I've always loved Robert Hass's quote about writing: "It's hell writing and it's hell not writing. The only tolerable state is having just written." Though, I must admit, being a younger writer I thought I was exempt from feeling the hell of writing. Memories of those days in undergrad classes where I would write instead of taking notes are still fresh, the pain of sifting through story ideas still very much real. Even working on my first novel didn't produce as many hellish days as I've spent with my current work-in progress.
Maybe the tumultuous birth of this seedling is to blame; the feeling of anxiety, of fear, both so raw and real when I decided to change my graduate thesis. And I'm not sure it helped that this story often felt immense, and necessary. Too often, I felt the pressure to produce something brilliant, blazing with all of the creativity I felt in the days not writing. All of this happened just about two years ago now.
I wrote and rewrote for a full semester. I started the next semester wanting to write more and more, a certain scene burning to be written (but I knew THAT scene couldn't happen until the end of the novel), and I felt, for the first time, like a real writer.
Through pages and pages, almost one hundred to be exact, I felt like I had a story. But there were sections that didn't work because that was a first draft and too often I'm blinded by my own ambition, and perfectionism is very real, and writing true things can be more difficult in fiction than in non-fiction because too often the real bits are there of their own accord, and reading them back hurts.
Now one year ago I sat down with my mentor, Robin Wasserman, and we talked. And she asked me about my story, and promptly told me THAT was not my story. Now most people might have given up at these words. But I'd worked with Robin my first semester, and she believed in my crazy brain from Day One. She knew, maybe better than anyone else, that there might be something even better in that same brain. So she gave me a day and a deadline and I returned to my peers and the mountains feeling like hell.
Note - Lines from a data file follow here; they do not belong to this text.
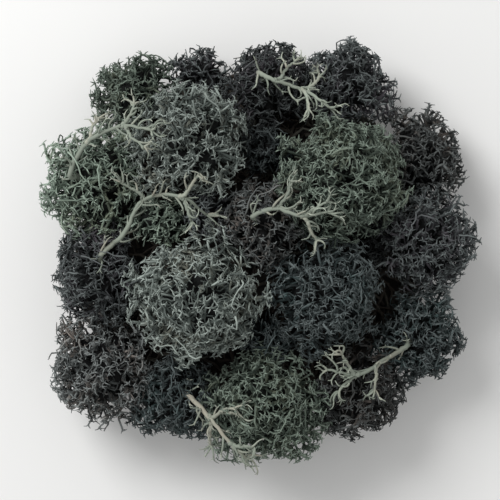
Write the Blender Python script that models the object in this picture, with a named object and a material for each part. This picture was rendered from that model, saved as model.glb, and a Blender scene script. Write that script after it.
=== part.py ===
"""A picked clump of reindeer moss: domed heads of forked branchlets on one tangle of old stems.

Metres, +Z up. The origin is the middle of the small flat spot that the clump rests on.
"""

import math
import random

import bmesh
import bpy
from mathutils import Matrix, Vector

MM = 0.001
UP = Vector((0.0, 0.0, 1.0))

# The heads' feet stand on a shallow sphere, so that the clump is domed.
DOME_RADIUS = 74.0 * MM
DOME_TOP = 23.0 * MM
DOME_CENTRE = Vector((0.0, 0.0, DOME_TOP - DOME_RADIUS))
DOME_ROUGHNESS = 2.0 * MM  # how far the tangle rises past the sphere between two heads' feet
HEAD_CLEARANCE = 1.0 * MM  # between the lowest heads and what the clump rests on

# The tangle of old stems is a flattened body with a small flat spot underneath.
TANGLE_HALF_SIZE = Vector((49.0, 52.0, 15.5)) * MM
TANGLE_CENTRE_HEIGHT = 14.0 * MM
TANGLE_ROUGHNESS = 0.025  # of its half size, in and out
OLD_STEM_COUNT = 36
OLD_STEM_RADIUS = 1.3 * MM

GAP = 0.36 * MM  # between two pieces that touch
LOBE_COUNT = 15
LOBE_DEPTH = 0.14  # of the radius, down to the furrows between a head's lobes
LOBE_HALF_ANGLE = math.radians(36.0)
FOOT_SHARE = 0.52  # of a head's radius, where it grows out of the tangle
HEIGHT_SHARE = 0.72  # of a head's radius, from its foot up to its middle
BRANCHLET_AREA = 34.0 * MM**2  # of a head's surface, under one three-tipped branchlet
HOLLOW_REACH = (0.70, 0.80)  # of the head's surface, between branchlets
CROTCH_REACH = (0.83, 0.90)  # of the head's surface, between the tips of one branchlet
TIP_REACH = (0.95, 1.04)  # of the head's surface, at the tips
JITTER = 0.05  # of a direction, sideways
STRAND_RADIUS = 0.95 * MM
STRAND_TIP_SHARE = 0.42
STRAND_LIFT = 0.2 * MM  # above the tips that a strand lies on
BRIDGE_REACH = 3.5 * MM  # a strand is stiff, so it lies as high as what is this near it
BRIDGE_SAMPLES = 6
SOCKET_DEPTH = 3.2 * MM
SOCKET_RADIUS = 1.45 * MM

# Linear colours of the dye on the heads, the strands and the old stems.
TONES = {
    "sage": (0.068, 0.083, 0.064),
    "green": (0.047, 0.072, 0.046),
    "teal": (0.036, 0.055, 0.047),
    "slate": (0.042, 0.047, 0.049),
    "ash": (0.070, 0.076, 0.074),
    "pale": (0.200, 0.215, 0.165),
    "umber": (0.034, 0.031, 0.026),
}

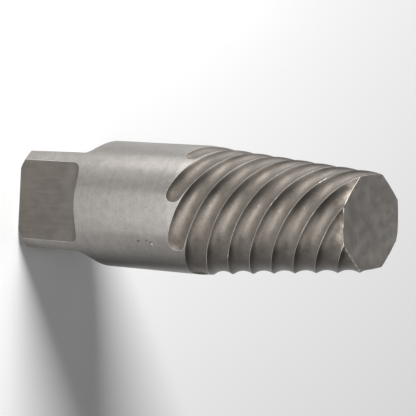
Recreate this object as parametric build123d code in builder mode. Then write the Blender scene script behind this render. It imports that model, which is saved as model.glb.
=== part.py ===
from build123d import *
from math import atan, cos, degrees, radians, tan
import os

os.makedirs("parts", exist_ok=True)

# Round bar, turned to a taper at the biting end
overall_length = 127.0
body_diameter = 40.0
taper_start = 65.5
taper_half_angle = 4.6
foot_chamfer = 1.7

# Driving square, milled into the foot of the bar
square_across_flats = 31.0
square_length = 27.5
square_run_out_radius = 4.4
square_sides = 4

# Left-hand flutes. A ball-nosed cutter enters the bar at part depth and sinks to
# full depth over the entry rise, while it travels up the spiral
flute_count = 8
flute_lead = 63.0
flute_cutter_radius = 7.0
flute_start_above_taper = 2.2
flute_entry_rise = 5.0
flute_entry_depth = 0.65
flute_depth = 1.1
flute_turn_from_flat = -14.1

# How far a cutter passes clear of the bar
cutter_overrun = 1.0

# Sizes that follow from the ones above
body_radius = body_diameter / 2
taper_slope = tan(radians(taper_half_angle))
tip_radius = body_radius - (overall_length - taper_start) * taper_slope
flat_distance = square_across_flats / 2
flute_start = taper_start + flute_start_above_taper
flute_full_depth_height = flute_start + flute_entry_rise
flute_path_end = overall_length + flute_cutter_radius + cutter_overrun


def cutter_path_radius(height, depth):
    bar_radius = body_radius - max(0.0, height - taper_start) * taper_slope
    return bar_radius - depth + flute_cutter_radius


def cutter_spiral(start_height, start_depth, end_height, end_depth):
    rise = end_height - start_height
    start_radius = cutter_path_radius(start_height, start_depth)
    end_radius = cutter_path_radius(end_height, end_depth)
    cone_angle = degrees(atan((end_radius - start_radius) / rise))
    # The lead is measured along the axis, and the helix takes its pitch along its cone's slope
    pitch = flute_lead / cos(radians(cone_angle))
    centre = (0, 0, start_height)
    spiral = Edge.make_helix(pitch, rise, start_radius, centre, angle=cone_angle, lefthand=True)
    turn_so_far = 360 * (start_height - flute_start) / flute_lead
    return spiral.rotate(Axis.Z, -turn_so_far)


# Cutter for one flat of the square, with the round run-out that it leaves at the shoulder
with BuildPart() as flat_cutter:
    with BuildSketch(Plane.XZ) as flat_profile:
        with BuildLine():
            Polyline(
                (flat_distance, -cutter_overrun),
                (body_radius + square_run_out_radius, -cutter_overrun),
                (body_radius + square_run_out_radius, square_length),
                (flat_distance, square_length),
                close=True,
            )
        make_face()
        shoulder_corner = flat_profile.vertices().group_by(Axis.Y)[-1].sort_by(Axis.X)[0]
        fillet(shoulder_corner, square_run_out_radius)
    extrude(amount=body_radius, both=True)

# Cutter for one flute: a round section swept up its spiral, and the ball that starts the groove
entry_spiral = cutter_spiral(flute_start, flute_entry_depth, flute_full_depth_height, flute_depth)
main_spiral = cutter_spiral(flute_full_depth_height, flute_depth, flute_path_end, flute_depth)
with BuildPart() as flute_cutter:
    with BuildLine():
        add(entry_spiral)
        add(main_spiral)
    with BuildSketch(Plane(entry_spiral @ 0, z_dir=entry_spiral % 0)):
        Circle(flute_cutter_radius)
    sweep(is_frenet=True)
    with Locations(entry_spiral @ 0):
        Sphere(flute_cutter_radius)

# The extractor: one bar, turned, chamfered at the foot, milled square and fluted
with BuildPart() as screw_extractor:
    with BuildSketch(Plane.XZ):
        with BuildLine():
            Polyline(
                (0, 0),
                (body_radius, 0),
                (body_radius, taper_start),
                (tip_radius, overall_length),
                (0, overall_length),
                close=True,
            )
        make_face()
    revolve(axis=Axis.Z)
    foot_edge = screw_extractor.edges().filter_by(GeomType.CIRCLE).sort_by(Axis.Z)[0]
    chamfer(foot_edge, foot_chamfer)
    with PolarLocations(0, square_sides):
        add(flat_cutter.part, mode=Mode.SUBTRACT)
    with PolarLocations(0, flute_count, start_angle=flute_turn_from_flat):
        add(flute_cutter.part, mode=Mode.SUBTRACT)

screw_extractor.part.label = "screw_extractor"
export_step(screw_extractor.part, "parts/screw_extractor.step")
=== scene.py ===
from math import cos, hypot, pi, radians, sin, tan

import bpy
import numpy as np
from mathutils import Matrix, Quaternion, Vector, noise
from mathutils.bvhtree import BVHTree


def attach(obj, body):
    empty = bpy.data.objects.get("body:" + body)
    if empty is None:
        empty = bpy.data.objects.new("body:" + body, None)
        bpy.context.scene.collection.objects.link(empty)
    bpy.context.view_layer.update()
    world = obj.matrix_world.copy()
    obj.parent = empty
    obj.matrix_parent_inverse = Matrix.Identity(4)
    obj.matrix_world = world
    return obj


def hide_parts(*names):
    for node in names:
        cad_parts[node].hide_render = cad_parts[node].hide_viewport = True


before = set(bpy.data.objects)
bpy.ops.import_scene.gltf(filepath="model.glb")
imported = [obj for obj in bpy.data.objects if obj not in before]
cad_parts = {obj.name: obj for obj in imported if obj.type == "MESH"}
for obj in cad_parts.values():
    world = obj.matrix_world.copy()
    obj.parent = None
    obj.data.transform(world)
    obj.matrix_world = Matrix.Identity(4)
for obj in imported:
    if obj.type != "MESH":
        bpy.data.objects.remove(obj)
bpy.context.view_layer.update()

# The photograph's camera, in degrees and metres. Azimuth is counted from +X, and the roll
# lays the upright tool down, so that its tip points right
view_azimuth = -2.15
view_elevation = 38.87
view_roll = 94.17
view_distance = 0.7418
view_angle = 9.906
aim_point = Vector((0.0, -0.0007, 0.0654))

# Sizes of the tool, in metres and degrees. The ridge phase is the angle from +X, counted in
# flutes, at which the first ridge's spiral would meet the foot
tool_length = 0.127
body_radius = 0.020
taper_start = 0.0655
taper_half_angle = 4.6
square_length = 0.0275
flute_lead = 0.063
flute_count = 8
ridge_phase = 0.721

# A triangle is turned where it lies this near the bar's surface and faces outward within
# this many degrees, and faced where it lies this near the tip and its normals point up
turned_tolerance = 0.00003
turned_tilt = 10.0
tip_tolerance = 0.0001
upright = 0.999

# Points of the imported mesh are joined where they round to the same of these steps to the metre
weld_steps = 1e7

# How wide edges are broken, in metres: the ridges, the flutes' starts and the foot, the tip's
# rim, the flats' rims, and the worn places on the ridges and on the tip's rim
ridge_break = 0.00006
rim_break = 0.00005
tip_break = 0.00009
milled_break = 0.00008
worn_break = 0.00013
rubbed_break = 0.0002

# An edge is sharp above this angle in degrees. Its break takes at most this share of the
# room in the triangles beside it, except this near the tip, in metres
crease_angle = 8.0
share_of_room = 0.35
tip_margin = 0.002

# Wear widens and narrows each break by up to this share, in this many waves to the metre
break_spread = 0.5
break_waves = 260.0

# The bevel's own width in metres, which the weight of each edge scales
break_unit = 0.001

# Each corner looks for its own triangle of the solid from this share of the way into its face
probe_inset = 0.05

# How far the ridges and the middles of the flutes lie below the bar's own surface, in metres
ridge_depth = 0.00017
flute_depth = 0.0011

# Where wear and painted glints show, as (turn, height): turns count flutes from the first ridge, and
# a whole number is a ridge. The ridges' places are worn edges that are also painted as bright
# glints, the flutes' places are painted glints only, and the rim's places are rubbed and painted
# pale as a highlight. Heights are in metres, and places on the tip's rim have only a turn.
# Wear reaches this far round a place on a ridge and round one on the rim
worn_ridges_and_glints = ((4.0, 0.1036), (4.0, 0.1024), (5.0, 0.1159), (5.0, 0.1168), (3.0, 0.0848))
painted_flute_glints = ((1.32, 0.0803), (3.44, 0.0976), (4.47, 0.1051), (5.39, 0.1133))
rubbed_rim_and_highlight = (0.0, 0.2, 0.4, 0.6, 0.8, 1.0, 6.85, 7.1, 7.5)
worn_reach = 0.001
rubbed_reach = 0.0012

# Corners of the tip that are chipped: turn, and how far each has gone inward and down
chips = ((3.0, 0.0005, 0.0003), (7.0, 0.0003, 0.0003))
chip_reach = 0.0004

# How far the tip's rim has worn in, and in how many waves to the metre
rim_wear = 0.00012
rim_waves = 500.0

# How far the mill's chatter moves the rim of the flats' run-out. The run-out is this long,
# and the chatter sets in this far below the shoulder, over this length
chatter = 0.0002
chatter_waves = 700.0
run_out_length = 0.008
chatter_start = 0.0032
chatter_rise = 0.0015

# Colours of the steel: ground, milled, fluted, faced, bright at the edges and in small marks, partly
# as wear and partly as painted highlights and glints, palest at the tip's worn rim, which is also a
# painted highlight, and lighter in patches beside that rim
body_color = (0.263, 0.249, 0.233)
milled_color = (0.151, 0.137, 0.1225)
flute_color = (0.139, 0.123, 0.107)
faced_color = (0.154, 0.143, 0.131)
wear_and_glint_color = (0.45, 0.43, 0.4)
rubbed_highlight_color = (0.7, 0.65, 0.58)
patch_color = (0.34, 0.29, 0.235)

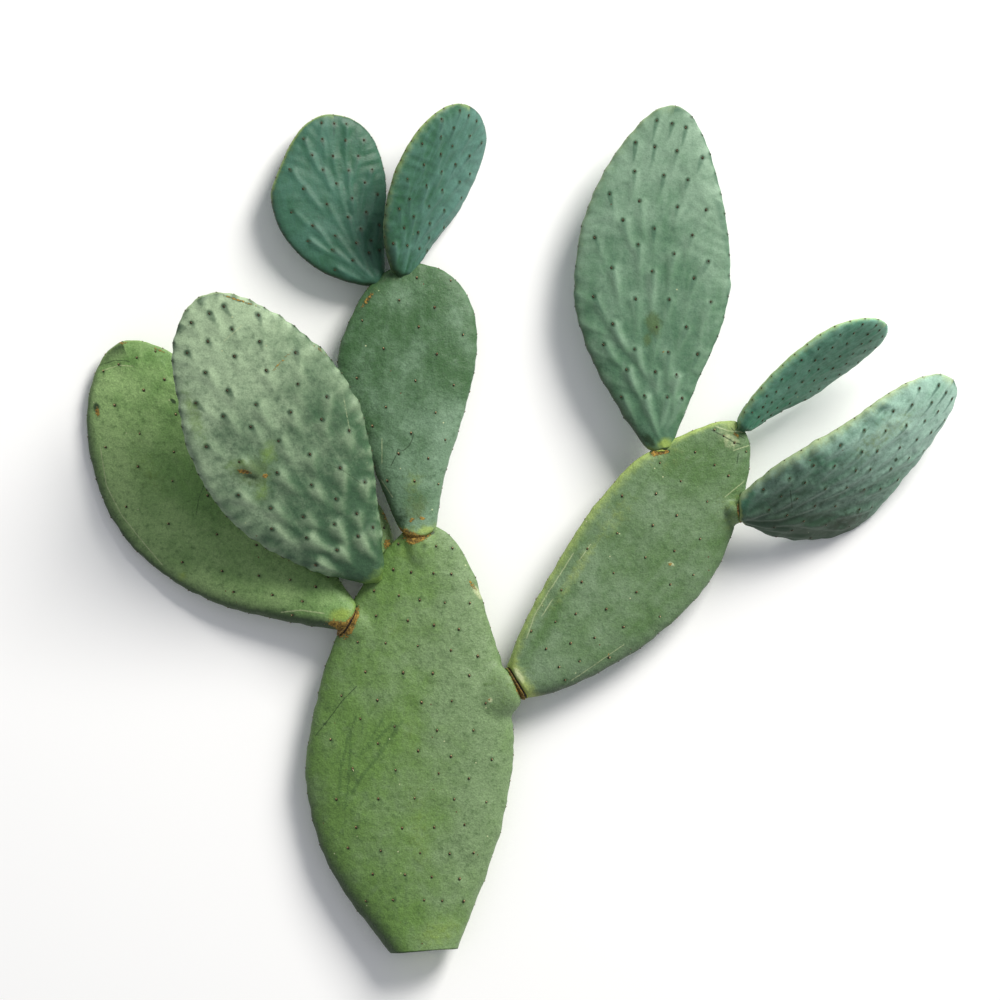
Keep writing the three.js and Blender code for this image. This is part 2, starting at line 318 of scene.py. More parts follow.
def face_areoles(pad):
    """Addresses (s, across, facing) of the areoles on a pad's face and back."""
    columns = np.linspace(OUTER_COLUMN, -OUTER_COLUMN, pad["columns"])
    column_step = 2 * OUTER_COLUMN / (pad["columns"] - 1)
    step = LAST_ROW / (pad["rows"] - 1)
    back_start = pad["columns"] + COLUMNS_APART
    addresses = []
    for row in range(pad["rows"]):
        place = row * step
        if place <= BARE_NECK:
            continue
        for c, column in enumerate(columns):
            for j, across, facing in ((c + 2, column, 1), (back_start + c + 1, -column, -1)):
                if (row + j) % 2 == 0:
                    shift = STRAY * math.sin(WAVES_ALONG[0] * row + WAVES_ALONG[1] * j)
                    s = place + (ROW_SLANT * across + shift) * step * math.sin(math.pi * place)
                    shift = STRAY * math.sin(WAVES_ACROSS[0] * row + WAVES_ACROSS[1] * j)
                    addresses.append((s, across + shift * column_step, facing))
    return np.array(addresses, float)


def rim_areoles(pad):
    """Addresses of the areoles on a pad's rim, up both sides to the tip, which has one."""
    up = 1 - (1 - np.linspace(1 - math.sqrt(1 - BARE_NECK), 1, RIM_STEPS)) ** 2
    addresses = []
    for side in (1, -1):
        rim = skin(pad, up, side, 1)
        length = np.linalg.norm(np.diff(rim, axis=0), axis=1).sum()
        steps = even_steps(up, rim, round(length / pad["rim_step"]))
        addresses += [(s, side, 1) for s in steps[: len(steps) - (side == 1)]]
    return np.array(addresses, float)


print({name: len(face_areoles(pad)) + len(rim_areoles(pad)) for name, pad in PADS.items()}, "areoles")


# %% [markdown]
# ## The blank of a pad
#
# A pad could be extruded ring by ring, but it is closed at both ends, and so is a sphere. So each pad
# starts as a UV sphere: its lower pole is the middle of the foot, its upper pole is the tip, and its
# meridians run along the pad. Its points are then moved to their addresses on the skin. The rings
# are spaced evenly along the rim and round the section, because the rim is where the eye finds
# corners.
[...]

We met the next day and I pitched her my idea and the excitement was there in both of us. And there was belief from my mentor that I could write this book--something strange and maybe overly-ambitious, and maybe, just maybe, something the world needed as much as I did, too.
I talked the idea over with my second reader, who also happened to be in charge of my peer workshop. He knew the work then, excited about the transformations I had planned, and we talked about heroes and Joseph Campbell and Christopher Vogler and The Writer's Journey. And I felt the thrill of the new words, and the pain of ditching a year's worth of work and research.
I returned home from that final residency with three deadlines and no idea how to get there. I'd written the first chapter at residency (June 18, 2015) and it was an attempt to conquer my aversion toward first lines. I have always been an endings kind of writer. I love endings, and they often come easy; they become my goal to get through the rest of the book. Beginnings are much more difficult. Knowing where a story really begins is too important, and trying to find what's right is hell. It was the same with this new first chapter.
But I found it. I wrote and revised and spent
more hours in this world than in the real one. I submitted my thesis. I passed. I graduated. I wrote other things. I didn't work on this story because it was all too much. It was Hell.
And then I wrote one chapter.
Then I wrote another.
When I decided to return to my mountains to see my friends graduate, I knew I had a deadline. I knew I NEEDED to finish my novel, which you already know because I've written about that mountain call.
I returned back to my mountain, and it was wonderful and inspiring and everything I'd hoped for. Traveling back through the garden by the pond where weddings are held, I stopped to photograph the surreal beauty. And I continued to my secret spot at the top of the hill, which overlooks the hotel and the mountains, and I felt the need to write.
And it is here that I finished my novel.
One year to the day I began that first chapter, I finished the last!
Now I'm back home, and there are two glaring holes that need to be filled in this story. I know I needed to leave them there in order to get through the other chapters, and now I feel ready to really be done. And so the next few months there will be revisions and red pens and read-throughs and a best friend to edit and maybe even some others reading this work.
Perhaps they need this book, too. Maybe they will see how they've left their mark on this work.
When it feels as perfect as possible, I will send it away, and take another step on my journey toward publication. And maybe, this book will find you on a bookshelf or through your headphones as an audiobook or as a recommendation from a friend. Maybe my words will help you as much as they've helped me.
I suppose that is one too many maybes for one post.